DANIELLE CURRAN issues a challenge: ‘Go ahead, swear….do it…I dare you!’

Contemporary English speaking society has evolved new taboos on gender, sexuality, disability, religion, race and ethnicity. As language evolves and new laws are brought into action the meanings of taboos adapt frequently thus making the subject of taboo language much more complicated than it looks on the surface (Allan & Burridge, 2006).

Bad language or taboo language is often associated with minority or lower social class groups (Milroy, 1998). According to Allan & Burridge (2006: 27) those who use taboo language are often ‘deemed mentally unstable’. However, in his writings George Orwell stated that ‘a dirty joke is a sort of mental rebellion’ (1998: 29). This statement could underlie society’s linguistic approach to subjects which contemporary society deems taboo. Peer groups cement their social ties by using common taboo/slang words (Allan & Burridge, 2006). Football fans engage en-masse in offensive chants against the opposing team. The lyrics of these are often socially unacceptable, with words such as ‘yid’, ‘nigger’, ‘paki’ or animal noises, used specifically to offend and upset the opposing players.

On social media networks such as Twitter and Facebook a specific language has evolved with its own slang/taboo dialect. Words such ‘tweeps’, ‘twiends/twatts’, or on Facebook the initials ‘C.B.A’ and ‘W.T.F’ all denote their own sublime message (Crystal, 2006). Taboos in language change as culture changes. The language and the taboo/slang words used often highlight a society’s current moral ‘high-ground’. As the world and consequentially the language become multicultural there is a growing body of legislation which protects individuals against inappropriate taboo/slang language (Battistella, 2005).

George Orwell argued that the tools put in place by society to achieve these aims are acting as a form of control on our language. If Orwell were alive today, it is possible he would see political correctness as a form of social control. Initially brought into action to eradicate taboos referring to racism, sexism etc. its mission was to change language for the better. However, political correctness has been described by George H. Bush as a way; ‘to look for insult in every word, gesture and action’ (cited in Battistella, 2005: 92).

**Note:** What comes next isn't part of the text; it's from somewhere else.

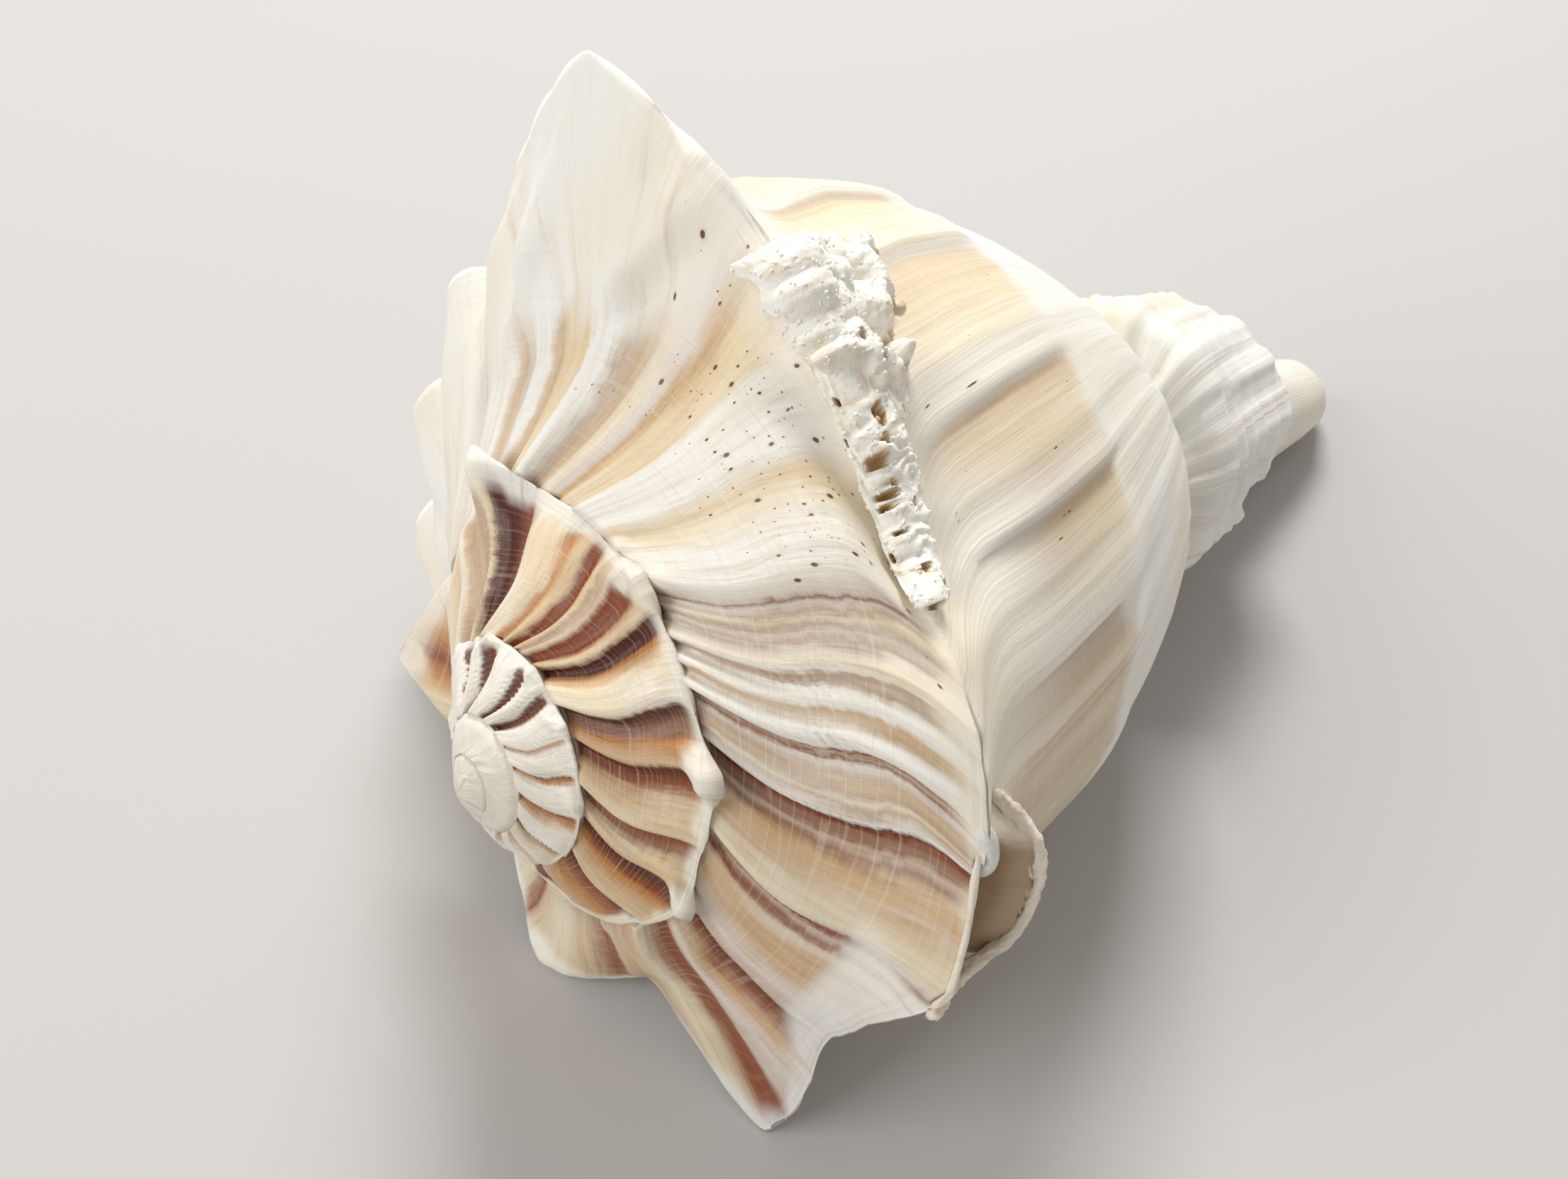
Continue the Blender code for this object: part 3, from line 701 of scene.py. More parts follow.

In his famous novel 1984, Orwell wrote of a specific government-sponsored vocabulary which ‘consisted of words that had been deliberately constructed for political purposes,” (1998: 377). He also claimed that ‘the great enemy of clear language is insincerity. When there is a gap between one’s real and one’s declared aims, one turns as it were instinctively to long words and exhausted idioms, like a cuttlefish squirting out ink” (1946: 153–4).

With political correctness on one side attempting to regulate our language use and taboo language on the other, allegedly ‘telling it like it is’, it is no surprise that people often feel under pressure to choose language carefully. What do you think?

 DANIELLE CURRAN, English Language undergraduate, University of Chester (UK)

References

Allan, K., Burridge, K,. (2006) Forbidden Words: Taboo and the Censoring of Language. New York: Cambridge University Press.

Barzan, J. (1987) A Word or Two Before You Go. Middleton, CT: Wesleyan University Press.

Battistella, L, E,. (2005) Bad Language. New York: Oxford University Press.

Crystal, D,. (2006) Language and the Internet. 2nd ed. Cambridge: Cambridge University Press.

Milroy, J,. (1998) ‘Children Can’t Speak or Write Anymore’. In Language Myths, ed. by Bauer, L., and Trudghill, P,. (London: Penguin), pp. 58-65.

Orwell, G,. (1946) Politics and the English Language. London: Horizon.

Orwell, G,. (1998) All Propaganda is Lies, 1941-1942. London: Secker & Warburg.

Orwell, G,. (2004) Nineteen Eighty-Four. Iowa: World Library.

One thought on “DANIELLE CURRAN issues a challenge: ‘Go ahead, swear….do it…I dare you!’

  1. Timothy Gillan says:

    As you have mentioned, taboo language can often be used by particular social groups or peer groups, and in these groups it can serve as a medium of acceptance, not necessarily acceptance into a group in general but in relation to the hierarchy of some groups. Within these groups, and in more general terms, it can be for some the truest expression of one’s emotions and opinions, which other language would not satisfy.

    The line between expressing yourself and offending people has become somewhat blurred, although there are clear examples of when someone is merely being offensive, with the intention to be. The role of ‘political correctness’ is then to filter out what is deemed to be offensive, however many people do feel that it treads on the toes of the right to have freedom of speech, and ultimately attempts to stop people from fully expressing themselves, which deteriorates the idea of individuality.

    Whether or not this is an intentional move by society as an Orwell-esque mind control, is perhaps a bit farfetched, but there is a witch hunt for offensive language, and rightly so, however it can become lexically suffocating with the quick pejoration of so many words nowadays.